The latest IMF growth projections have India pegged to be the fastest growing economy this year. However, if one looks closer, what you see is not what you get. India is a country of contrasts; it is one of the most unequal countries in the world. Even job holders belonging to middle-and upper middle-class families are struggling to make ends meet with rising food prices. Millions of Indian youth entering the workforce continue to struggle to find jobs. The unemployment rate in the country increased to 7.83% in April, with this statistic being even higher for urban India, according to the Centre for Monitoring Indian Economy.
Underlying the seemingly positive growth projections for India are phenomena called, “jobless growth” and “ruthless growth”. These are not positive in any way as they imply a widening gap between the rich and the poor and unemployment rates that are going through the roof. The participation of women in the labour force has also been on a decline in the last few years.
The problem is clear: India needs more jobs. As many news outlets, including the New York Times, have reported, job creation is essential for the country’s future. But, where–and how–will these jobs be created? It’s time to give credit, and more support, to the true job creators of any country, the small and growing businesses (SGBs).
In India, over 110 million jobs are generated by micro, small, and medium enterprises. Outside of agriculture, these enterprises are the second largest employer in India. However, over 90% of those jobs are created by micro-enterprises that remain barebones operations throughout their existence. To meet the job creation needs of India’s growing population, we need to prioritize investment into the companies often called “the missing middle.” These are too big for traditional microfinance but often unable to access the seed or growth capital that more fashionable tech startups receive.
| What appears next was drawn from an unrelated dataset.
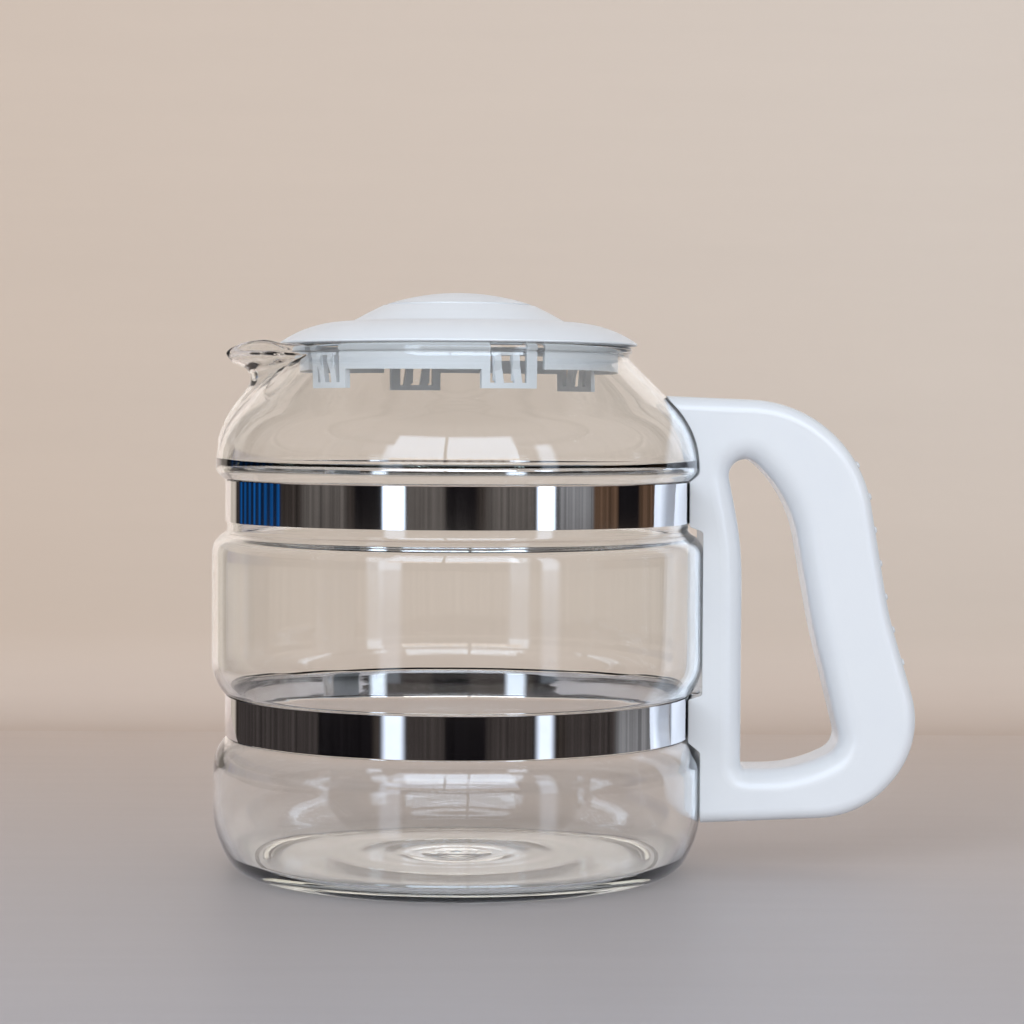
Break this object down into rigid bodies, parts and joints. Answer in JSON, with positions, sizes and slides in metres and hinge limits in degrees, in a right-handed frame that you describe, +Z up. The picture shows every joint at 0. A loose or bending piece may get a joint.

Upaya Social Ventures, a Bengaluru and Seattle-based non-profit organization and ANDE member, is a great example of how supporting SGBs can help create decent jobs on a large scale. Upaya’s research into its own portfolio shows that decent jobs increase a family’s income by 88% on average. While these companies are referred to as small businesses, Upaya only invests in companies they believe can create at least 1000 jobs.
This is not charity; it can have huge social impact. The entrepreneurs Upaya works with have created close to 25,000 jobs in India. An example of this is Lal10, a startup that acts as an aggregator of artisans and contracts with some of India’s largest retailers. Lal10 started with a vision to empower the artisans of the country and now supports over 2,800 artisans throughout India. They also bring more women into the workforce by recruiting women artisans in particular. These jobs are empowering women to not only earn and support their families, but also gain exposure to financial planning and freedom.
Given the magnitude of jobs that this country needs, over a thousand organizations like Lal10 will be necessary in the coming few years, across different sectors. And all these enterprises need supporters like Upaya Social Ventures, along with other investors and entrepreneur-support organizations to grow, scale and create exponential impact. The ecosystem needs to do what it takes to push these small enterprises towards growth, so that these small and growing businesses can not only provide employment, but also help grow the economy alongside themselves.